Rest
All REST APIs are available inside the application under admin section. The APIs can be used against the application in live working mode, which is preferred over documentation of APIs because it means the API works and was tested at compile time versus documentation time.

Product API

The product API is for end-users who want to interact with the official and supported API. You can also generate a client side SDK from the API with 4 steps below.
#psuedo code example REST API
dataset = 'public.nyse'
runId = '2021-03-05'
#SAVE datasetDef
dataset = POST /v3/datasetDefs/ {json_datasetDef}
#UPDATE datasetDef
dataset = PUT /v3/datasetDefs/ {json_datasetDef}
#RUN JOB
jobId = POST /v3/jobs/run/{dataset},{runDate}
#CHECK STATUS
status = /v3/jobs{jobId}/status
#GET DQ FINDINGS
findings = /v3/jobs/{jobId}/findings

JWT Token For Auth

import requests
import json
url = "http://localhost:9000/auth/signin"
payload = json.dumps({
"username": "<user>",
"password": "<pass>",
"iss": "public"
})
headers = {
'Content-Type': 'application/json'
}
response = requests.request("POST", url, headers=headers, data=payload)
print(response.text)
curl --location --request POST 'http://localhost:9000/auth/signin' \
--header 'Content-Type: application/json' \
--data-raw '{
"username": "<user>",
"password": "<pass>",
"iss": "public"
}'

Python Example

Alternatively, you can use the rest endpoints directly.
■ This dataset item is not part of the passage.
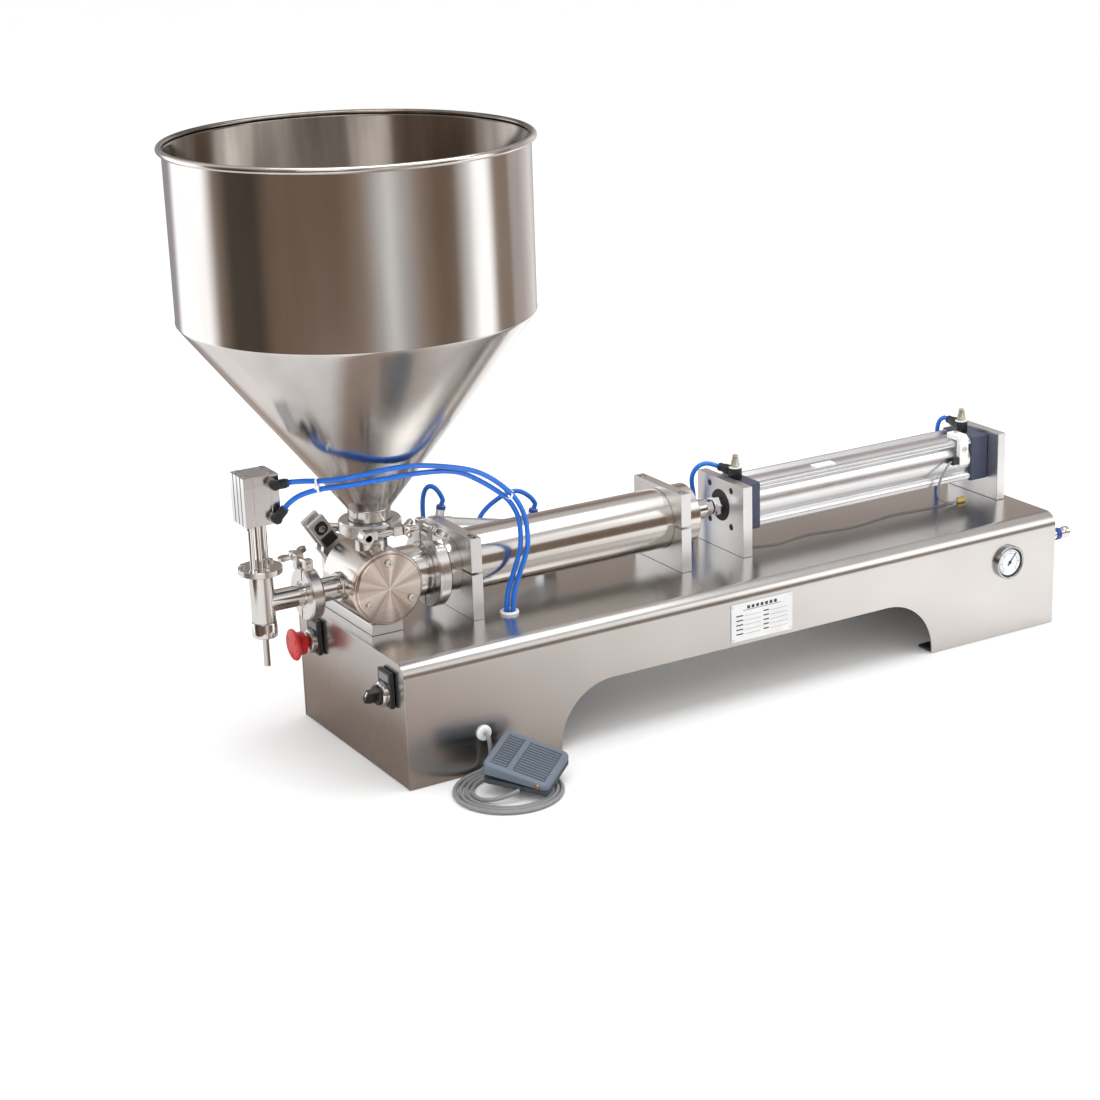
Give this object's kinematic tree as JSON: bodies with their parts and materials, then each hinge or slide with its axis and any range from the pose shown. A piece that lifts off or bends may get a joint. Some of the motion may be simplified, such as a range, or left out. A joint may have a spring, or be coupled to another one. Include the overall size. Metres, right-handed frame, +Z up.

This example shows how it can be done with Python.
  1. 1.
    Create a dataset def
    1. 1.
      using the UI (Explorer) or
    2. 2.
      using the dataset-def-api (https://<ip>/swagger-ui.html#/dataset-def-api)
  2. 2.
    Confirm your Python environment has the appropriate modules and imports
  3. 3.
    Fill-in the variables and customize to your preference
    1. 1.
      url, user and pass
    2. 2.
      dataset, runDate, and agentName
import requests
import json
# Authenticate
owl = "https://<url>"
url = "https://<url>/auth/signin"
payload = json.dumps({
"username": "<user>", # Edit Here
"password": "<pass>", # Edit Here
"iss": "public" # Edit Here
})
headers = {
'Content-Type': 'application/json'
}
response = requests.request("POST", url, headers=headers, data=payload, verify=False)
owl_header = {'Authorization': 'Bearer ' + response.json()['token']}
# Run
dataset = '<your_dataset_name>' # Edit Here
runDate = '2021-08-08' # Edit Here
agentName = '<your_agent_name' # Edit Here
response = requests.post(
url = owl + '/v3/jobs/run?agentName='+agentName+'&dataset='+dataset+'&runDate='+runDate,
headers=owl_header,
verify=False
)
jobId = str(response.json()['jobId'])
# Status
for stat in range(100):
time.sleep(1)
response = requests.get(
url = owl + '/v3/jobs/'+jobId,
headers=owl_header,
verify=False
)
job = response.json()
if job['status'] == 'FINISHED':
break
# Results
response = requests.get(
url = owl + '/v3/jobs/'+jobId+'/findings',
headers=owl_header,
verify=False
)
print(response.json())
This assumes you have created a dataset definition using the UI or from the template.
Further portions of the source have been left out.